12 Dicembre 1980
A Roma un commando delle Br capeggiato da Moretti sequestra Giovanni D’Urso.
Giovanni D’Urso è il direttore della Divisione generale degli istituti di prevenzione e pena del ministero della Giustizia (la struttura che si occupa della destinazione carceraria dei detenuti).

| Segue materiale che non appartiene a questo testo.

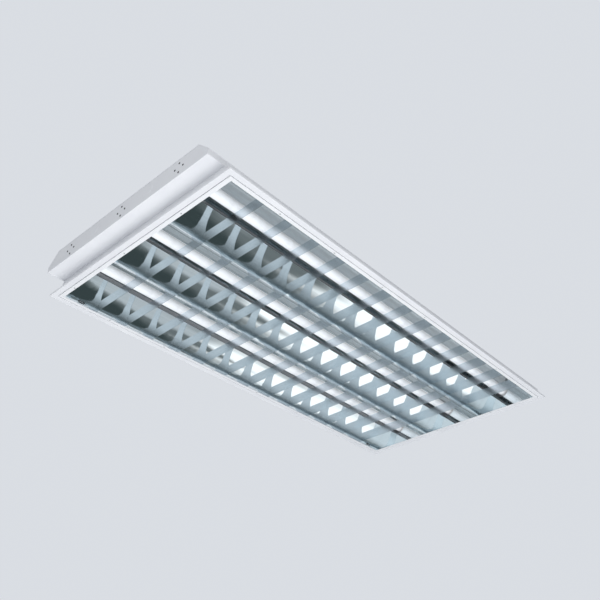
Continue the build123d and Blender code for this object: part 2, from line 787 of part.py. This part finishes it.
def cable_grommet():
    """A rubber bush in the cable entry, with a flange on both sides of the sheet."""
    y = ridge_y[-1]
    low, high = ceiling - grommet_flange, shell_height + grommet_flange
    flange = grommet_radius() + grommet_overlap
    bush = rod((entry_x, y, low), (entry_x, y, high), grommet_radius())
    bush += rod((entry_x, y, low), (entry_x, y, ceiling), flange)
    bush += rod((entry_x, y, shell_height), (entry_x, y, high), flange)
    return bush - rod((entry_x, y, low - over), (entry_x, y, high + over), entry_radius)


def wiring_harness():
    """Sleeved leads clipped under the shell's top: one to each lampholder, and the mains leads."""
    leads = []
    z = ceiling - wire_radius
    start = ballast_length / 2 + ballast_foot + wire_gap
    drop_x = holder_face() + rotor_thickness + wire_radius
    served = [(ridge_y[0], lamp_y[0]), (ridge_y[0], lamp_y[1]), (ridge_y[1], lamp_y[2])]
    for ridge, lamp in served:
        y = ridge + (wire_offset if lamp > ridge else -wire_offset)
        for sx in ends.values():
            route = [(sx * start, y, z), (sx * drop_x, y, z), (sx * drop_x, lamp, z),
                     (sx * drop_x, lamp, lamp_axis_height + holder_radius)]
            leads.append(lead(route, [wire_bend, wire_drop_bend]))
    low = z - wire_drop
    terminals = terminal_x + terminal_length / 2 + running
    beside_gear = [ridge_y[1] - mains_offset, ridge_y[0] + mains_offset]
    cross_x = top_reflector_length / 2 + mains_past_mirror
    leads.append(lead([(terminals, beside_gear[0], low), (cross_x, beside_gear[0], low),
                       (cross_x, beside_gear[1], low), (start, beside_gear[1], low)],
                      [wire_bend, wire_bend]))
    near_terminals = terminal_x - terminal_length / 2 - running
    leads.append(lead([(start, ridge_y[1], low), (near_terminals, ridge_y[1], low)], []))
    return leads


def lead(route, radii):
    """A round lead along straight runs joined by tangent arcs."""
    path = FilletPolyline(*route, radius=radii) if radii else Line(*route)
    section = Plane(origin=path @ 0, z_dir=path % 0) * Circle(wire_radius)
    return sweep(section, path=path)


# ---- rivets ----
def drilled(shape, points):
    """The shape with a rivet hole at each point, straight up and down."""
    for x, y, z in points:
        shape -= Pos(x, y, z) * Cylinder(rivet_radius, 2 * rivet_depth)
    return shape


def shell_rivet_points():
    """Through the shell's top and the end plates' upper flanges."""
    x = end_x - plate_flange / 2
    step = 2 * top_y / shell_rivet_count
    along = [(i - (shell_rivet_count - 1) / 2) * step for i in range(shell_rivet_count)]
    return [(sx * x, y, shell_height) for sx in ends.values() for y in along]


def louvre_rivet_points():
    """On the reflectors' feet, down through the louvre frame."""
    z = frame_top + mirror
    side_y, far_x = mirror_y + rivet_out, mirror_x + rivet_out
    along = [(a + b) / 2 for a, b in zip(blade_x[:-1:2], blade_x[1::2])]
    points = [(x, side * side_y, z) for side in (-1, 1) for x in along]
    return points + [(sx * far_x, y + lamp_pitch / 4, z) for sx in ends.values() for y in lamp_y]


def rivets(points, depth):
    """Domed heads on top of the sheets, with their shanks in the holes."""
    dome = Cylinder(rivet_head_radius, rivet_head_height, align=(Align.CENTER, Align.CENTER, Align.MIN))
    dome = fillet(dome.edges().group_by(Axis.Z)[-1], rivet_edge)
    shank = Cylinder(rivet_radius, depth, align=(Align.CENTER, Align.CENTER, Align.MAX))
    return [Pos(*point) * (dome + shank) for point in points]


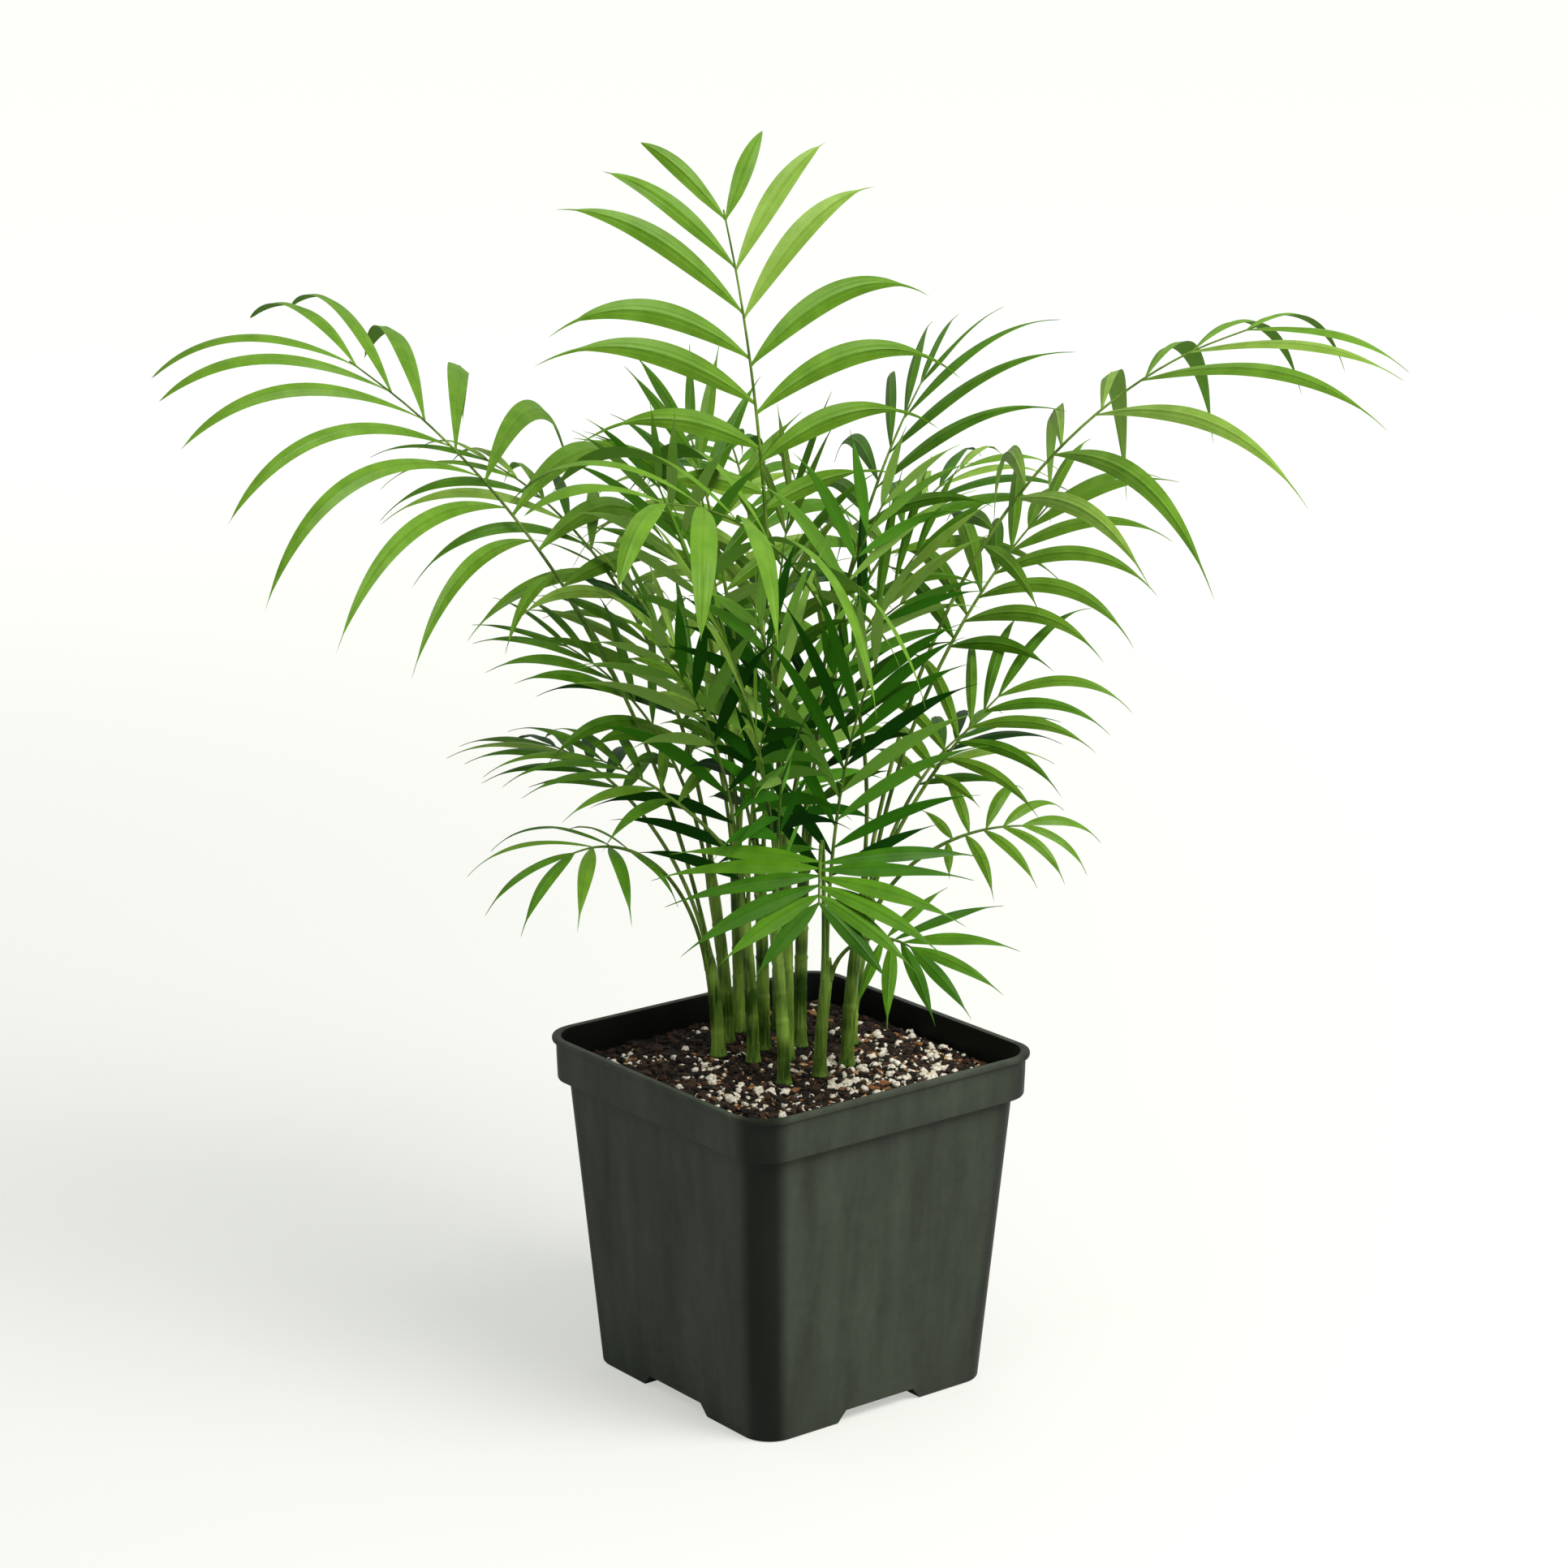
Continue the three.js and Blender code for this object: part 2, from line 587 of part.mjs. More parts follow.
// A leaflet sets out along its heading and sags more and more under its own weight.
function walkLeaflet({ root, heading, face, length, droop }, lift) {
  const stations = [];
  const point = root.clone();
  const along = heading.clone();
  along.z += Math.tan(radians(lift));
  along.normalize();
  const across = along.clone().cross(face).normalize();
  const steps = LEAFLET.bendSteps;
  for (let i = 0; i <= steps; i++) {
    stations.push({
      point: point.clone(),
      across: across.clone(),
      under: along.clone().cross(across).normalize(),
    });
    along.z -= (droop * (LEAFLET.sag[0] + (LEAFLET.sag[1] * i) / steps)) / steps;
    along.normalize();
    across.addScaledVector(along, -across.dot(along)).normalize();
    point.addScaledVector(along, length / steps);
  }
  return stations;
}

// A thin three-sided blade that starts as a point inside the rib: two margins, and a keel under
// the midrib.
function makeLeaflet(leaf, lift) {
  const path = walkLeaflet(leaf, lift);
  const shares = leaf.length < LEAFLET.longFrom ? LEAFLET.shortStations : LEAFLET.longStations;
  const blade = new THREE.SphereGeometry(1, 3, shares.length - 1);
  return solid(
    reshape(blade, ({ x, y, z }) => {
      const ring = Math.round((Math.acos(y) / Math.PI) * (shares.length - 1));
      const share = shares[ring];
      const place = Math.min(share, 0.9999) * LEAFLET.bendSteps;
      const i = Math.floor(place);
      const point = path[i].point.clone().lerp(path[i + 1].point, place - i);
      if (ring === 0 || ring === shares.length - 1) return point;
      const half = (leaf.width / 2) * leafOutline(share);
      const margin = Math.abs(z) < 1e-3 ? 0 : Math.sign(z);
      const keel = margin === 0 ? LEAFLET.keelShare * leaf.length : 0;
      return point
        .addScaledVector(path[i].across, margin * half)
        .addScaledVector(path[i].under, keel);
    }),
  );
}

// ---------------------------------------------------------------- assembly

const palm = new THREE.Group();
palm.name = "parlour_palm";

const finish = (color, roughness) =>
  new THREE.MeshStandardMaterial({ color, roughness, metalness: 0, flatShading: true });
const FINISHES = {
  pot: finish(0x2b2e2b, 0.55),
  soil: finish(0x2a1c14, 0.95),
  stem: finish(0x5d8236, 0.6),
  frond: finish(0x5a9a1f, 0.5),
};

const placed = []; // every solid so far, with its box, for the clearance tests

function boxOf(manifold) {
  const { min, max } = manifold.boundingBox();
  return new THREE.Box3(vec(...min), vec(...max));
}

function keep(owner, manifold) {
  placed.push({ owner, manifold, box: boxOf(manifold) });
}

function isClear(owner, manifold, gap) {
  const box = boxOf(manifold).expandByScalar(gap);
  return placed.every(
    (other) =>
      other.owner === owner ||
      !box.intersectsBox(other.box) ||
      manifold.minGap(other.manifold, gap) >= gap,
  );
}

function addNode(name, manifold, material) {
  const mesh = new THREE.Mesh(geometryOf(manifold), material);
  mesh.name = name;
  palm.add(mesh);
}

const pot = makePot();
const soil = makeSoil();
keep("pot", pot);
keep("soil", soil);
addNode("pot", pot, FINISHES.pot);
addNode("potting_mix", soil, FINISHES.soil);

for (const [name, spec] of Object.entries(STEMS)) {
  const stem = makeStem(spec);
  keep("stem_" + name, stem);
  addNode("stem_" + name, stem, FINISHES.stem);
}

const shafts = Object.entries(FRONDS).map(([name, spec]) => {
  const stations = walkFrond(spec);
  const shaft = makeShaft(spec, stations);
  keep(name, shaft);
  return { name, spec, stations, shaft };
});

// A leaflet that would touch another frond, a stem or the pot is lifted or lowered a little, or
// grows shorter, and is left out if that doesn't clear it.
const LIFTS = [0, 8, -8, 16, -16];
const GROWTHS = [1, 0.8, 0.6];

for (const [order, { name, spec, stations, shaft }] of shafts.entries()) {
  const blades = [];
  const plan = leafletPlan(spec, stations, order * 100);
  for (const leaf of plan) {
    const trials = GROWTHS.flatMap((growth) => LIFTS.map((lift) => ({ lift, growth })));
    const fit = trials
      .map(({ lift, growth }) => makeLeaflet({ ...leaf, length: leaf.length * growth }, lift))
      .find((blade) => isClear(name, blade, LEAF_GAP));
    if (fit) blades.push(fit);
  }
  blades.forEach((blade) => keep(name, blade));
  const frond = wasm.Manifold.union([shaft, ...blades]);
  addNode("frond_" + name, frond, FINISHES.frond);
}

export default palm;
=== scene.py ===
# %% [markdown]
# # A young parlour palm in a square nursery pot
# The palm is a clump of slender green stems. Each stem forks into a few leaf stalks, and each stalk
# carries a feather of narrow leaflets. The pot is thin moulded plastic, filled with a bark and perlite
# mix. The script dresses a plain engineering model of the plant: it keeps that model's sizes and its
# growing rule, and carries both to finer leaflets, ringed stems and loose grains of mix.

# %% Load the plain model
import math
import random

import bmesh
import bpy
from mathutils import Matrix, Vector, kdtree, noise


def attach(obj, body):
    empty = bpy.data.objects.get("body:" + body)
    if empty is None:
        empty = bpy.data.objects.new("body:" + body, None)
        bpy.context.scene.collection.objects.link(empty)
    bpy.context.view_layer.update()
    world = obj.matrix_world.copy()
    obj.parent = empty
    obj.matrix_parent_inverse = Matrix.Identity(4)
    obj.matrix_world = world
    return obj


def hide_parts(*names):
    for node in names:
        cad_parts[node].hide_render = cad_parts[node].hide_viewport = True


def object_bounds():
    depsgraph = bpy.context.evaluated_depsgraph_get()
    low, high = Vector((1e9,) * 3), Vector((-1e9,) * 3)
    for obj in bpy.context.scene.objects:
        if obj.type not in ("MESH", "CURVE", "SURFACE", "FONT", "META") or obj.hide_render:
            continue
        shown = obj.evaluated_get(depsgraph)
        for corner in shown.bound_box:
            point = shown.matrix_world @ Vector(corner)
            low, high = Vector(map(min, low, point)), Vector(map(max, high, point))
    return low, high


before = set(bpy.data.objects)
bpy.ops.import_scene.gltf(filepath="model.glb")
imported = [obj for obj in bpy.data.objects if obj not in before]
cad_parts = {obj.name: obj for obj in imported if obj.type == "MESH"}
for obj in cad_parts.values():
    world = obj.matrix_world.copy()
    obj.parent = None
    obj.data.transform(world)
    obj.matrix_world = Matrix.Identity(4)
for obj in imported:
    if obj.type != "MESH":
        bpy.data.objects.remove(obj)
cad_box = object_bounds()
MM = 0.001  # Blender works in metres, and the sizes below are in millimetres
plain_box = [round(c, 3) for c in (*cad_box[0], *cad_box[1])]
print("plain model:", len(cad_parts), "nodes, box", plain_box)

# %% [markdown]
# ## Camera
# A portrait lens from 1.6 m away, a little above the leaves and turned towards one corner of the pot.
# A camera can be turned by hand, by a Track To constraint, or by pointing its axis at a spot in code.
# The last needs no extra object, so it is used here.

# %% Camera
PICTURE_SIZE = 1932  # pixels, square
FOCAL_PIXELS = 5000
SENSOR_WIDTH = 36  # mm
CAMERA_TURN = math.radians(-38)
CAMERA_PITCH = math.radians(14.74)
CAMERA_DISTANCE = 1.585
AIM_HEIGHT = 0.2442
AIM_SHIFT = -0.0022  # to the camera's right

camera_right = Vector((math.cos(CAMERA_TURN), math.sin(CAMERA_TURN), 0))
camera_back = Vector(
    (
        math.sin(CAMERA_TURN) * math.cos(CAMERA_PITCH),
        -math.cos(CAMERA_TURN) * math.cos(CAMERA_PITCH),
        math.sin(CAMERA_PITCH),
    )
)
camera_aim = camera_right * AIM_SHIFT + Vector((0, 0, AIM_HEIGHT))
camera_data = bpy.data.cameras.new("camera")
camera_data.sensor_width = SENSOR_WIDTH
camera_data.lens = FOCAL_PIXELS / PICTURE_SIZE * SENSOR_WIDTH
camera = bpy.data.objects.new("camera", camera_data)
camera.location = camera_aim + camera_back * CAMERA_DISTANCE
camera.rotation_euler = camera_back.to_track_quat("Z", "Y").to_euler()
bpy.context.collection.objects.link(camera)
bpy.context.scene.camera = camera
print("camera at", [round(c, 3) for c in camera.location], "lens", round(camera_data.lens, 1), "mm")

# %% [markdown]
# ## Colours and nodes
# Paint swatches and screens give colours as sRGB hex values, and a renderer adds light in linear
# numbers, so one function turns the first into the second. Node materials can be wired by hand or in
# code. One helper adds a node with its settings and links, so a material reads like a list of steps.
# Most finishes of a plant and its pot end the same way, in one pattern that colours the surface and one
# that stands proud of it, so that ending is written once.

# %% Colour and node helpers
def linear_colour(hex_code):
    channels = [int(hex_code[i : i + 2], 16) / 255 for i in (1, 3, 5)]
    return (*(c / 12.92 if c <= 0.04045 else ((c + 0.055) / 1.055) ** 2.4 for c in channels), 1.0)


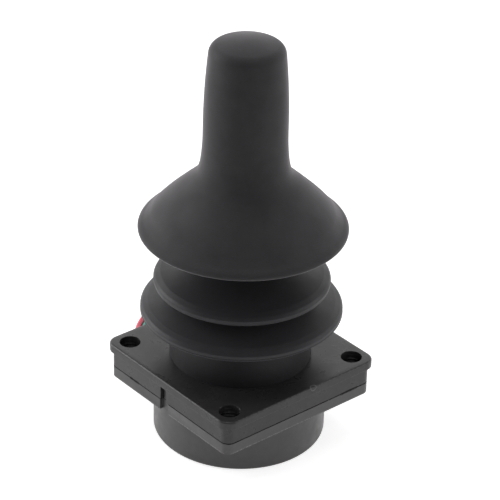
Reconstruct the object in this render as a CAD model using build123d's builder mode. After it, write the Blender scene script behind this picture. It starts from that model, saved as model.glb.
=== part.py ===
from build123d import *
import math
import os

# Two-axis joystick controller with a mushroom knob, a bellows boot and a square panel flange.
# Millimetres. The origin is the middle of the can's bottom face, +Z is up along the lever,
# and the wires leave towards -X.

# Fixing holes, and the square flange, walls and round can set out from them
FIX_PITCH = 36.0
FIX_D = 4.8
HOLE_EDGE = 4.2
LIP_OUT = 0.86
CAN_STEP = 1.49
PLATE_R = 3.0
BODY_R = 2.1
LIP_T = 2.0
LIP_EDGE_R = 0.45
HOUSING_H = 6.25
HOUSING_WALL = 1.7
POST_R = 4.2
FLANGE_T = 2.7
FLANGE_EDGE_R = 0.3
CAN_H = 10.85
CAN_WALL = 1.8
CAN_FLOOR = 1.4
CAN_EDGE_R = 0.8
FIT = 0.05

# Locating key and its slot, on the -Y face
KEY_X = -1.3
SLOT_W = 2.0
SLOT_H = 3.85
KEY_GAP = 0.15
KEY_T = 0.9
RECESS_X = -1.03
RECESS_W = 2.95
RECESS_DEPTH = 0.8

# Collar that carries the boot and the limit gate
COLLAR_R = 15.05
COLLAR_H = 6.2
COLLAR_WALL = 1.65
BEAD_H = 0.9
BEAD_OUT = 0.45
BEAD_Z = 3.6
BEAD_PLAY = 0.1
GATE_LAND = 0.8
GATE_T = 1.4

# Lever and its limits
TILT = 18.0
PIVOT_Z = 13.0
SHAFT_R = 3.0
GATE_CLEAR = 0.15
GATE_CORNER_R = 2.0
GATE_CHAMFER = 0.45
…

Il brigatista Roberto Buzzati ricostruisce così il sequestro:
«Mi hanno raccontato i fatti in questi termini: gli autori materiali hanno atteso D’Urso vicino a casa sua, in una strada di cui non ricordo il nome, che sfocia nell’Olimpica e dove D’Urso era solito posteggiare la propria auto. Sulla destra di tale strada vi era fermo un furgone con alla guida Ennio Di Rocco (nome di battaglia “Riccardo”), alla sua destra Senzani, dietro Moretti, “Rolando” e “Daniele”. Più indietro, sulla sinistra della strada, c’era una macchina con funzione di copertura con alla guida una persona che non so, e alla sua destra Stefano Petrella. Quando D’Urso è arrivato con la sua auto e l’ha parcheggiata, avvicinandosi quindi a piedi verso la sua abitazione come era solito fare, sono scesi dal furgone Moretti, Rolando e Daniele; questi ultimi due hanno materialmente “catturato” D’Urso e lo hanno portato dentro il furgone, dove il D’Urso venne messo all’interno di una cassa di legno… L’azione è stata diretta da Moretti.
Durante l’operazione, Marina Petrella stava nell’appartamento in attesa. Io stavo in attesa a una falsa uscita del raccordo vicino a San Basilio a bordo dell’auto di mia madre con funzioni di staffetta. Moretti aveva predisposto un ingresso nel raccordo, dalle parti dell’Aurelia, sulla via di fuga preventivata dalla casa di D’Urso. Mentre sto in attesa vedo arrivare Moretti, Stefano Petrella e Senzani a bordo di una 128 familiare verde, auto diversa da quella che aveva svolto funzioni di copertura durante il sequestro.
[…]In effetti non incontrammo alcun ostacolo, e arrivammo tranquillamente a via della Stazione di Tor Sapienza. Moretti e Senzani portarono su la cassa con D’Urso, mentre Stefano Petrella si allontanava per abbandonare l’auto lontano da casa e per fare la telefonata di rivendicazione… Ricordo anche che era stato dimenticato un mitra, e che Moretti e Senzani si accusavano reciprocamente della dimenticanza. Poi, la mattina dopo, arrivò Stefano Petrella il quale disse che aveva visto il mitra sul sedile posteriore e che l’aveva preso lui.
Arrivammo a via Stazione di Tor Sapienza verso le ore 22.30. A casa trovammo Virginia in attesa. D’Urso venne tolto dalla cassa, perquisito, svestito; gli fu data una tuta da ginnastica, fu posto nella “prigione” e gli fu legato un polso con una catena abbastanza lunga, che gli consentisse di muoversi, [fissata] alla brandina. D’Urso era già da prima bendato, mentre al momento in cui lo tolsero dalla cassa spensero prima tutte le luci. Moretti e Senzani indossarono due specie di camiciotti, tipo camici, uno bianco e l’altro blu, che li rendevano informi perché molto grandi. Queste erano tutte idee di Moretti, che le aveva già sperimentate prima in casi analoghi. Essi, inoltre, si misero due passamontagna. Intanto io e Virginia stavamo più che altro in cucina, anche perché mancava lo spazio.
Un volta legato D’Urso alla branda, Moretti e Senzani per prima cosa gli chiesero come si sentisse e di che cosa avesse bisogno, in quanto – come ho detto – il magistrato era stato picchiato e aveva, credo, una escoriazione alla mano. D’Urso rispose che stava abbastanza bene ma che il viaggio era stato disagevole. Al che Moretti rispose che quelli erano i mezzi di cui disponevano, e per fuorviare D’Urso aggiunse che “per arrivare in quel paese c’erano parecchie strade di terra”. Io sentivo da dietro la tenda. Moretti fece subito a D’Urso un discorso politico-ideologico: gli spiegò che eravamo delle Br, che non eravamo torturatori, che eravamo contro la prigione, che se lo tenevamo lì era solo per il suo ruolo in relazione ai nostri obiettivi politici, che lo avremmo trattenuto per non molto tempo, che lo avremmo trattato con umanità ma che il trattamento dipendeva dal suo comportamento (se si fosse messo a urlare avremmo dovuto imbavagliarlo), che l’esito della vicenda era anche legato alla sua collaborazione. D’Urso rispose che non aveva intenzione di fare l’eroe e che quello che sapeva lo avrebbe senz’altro detto».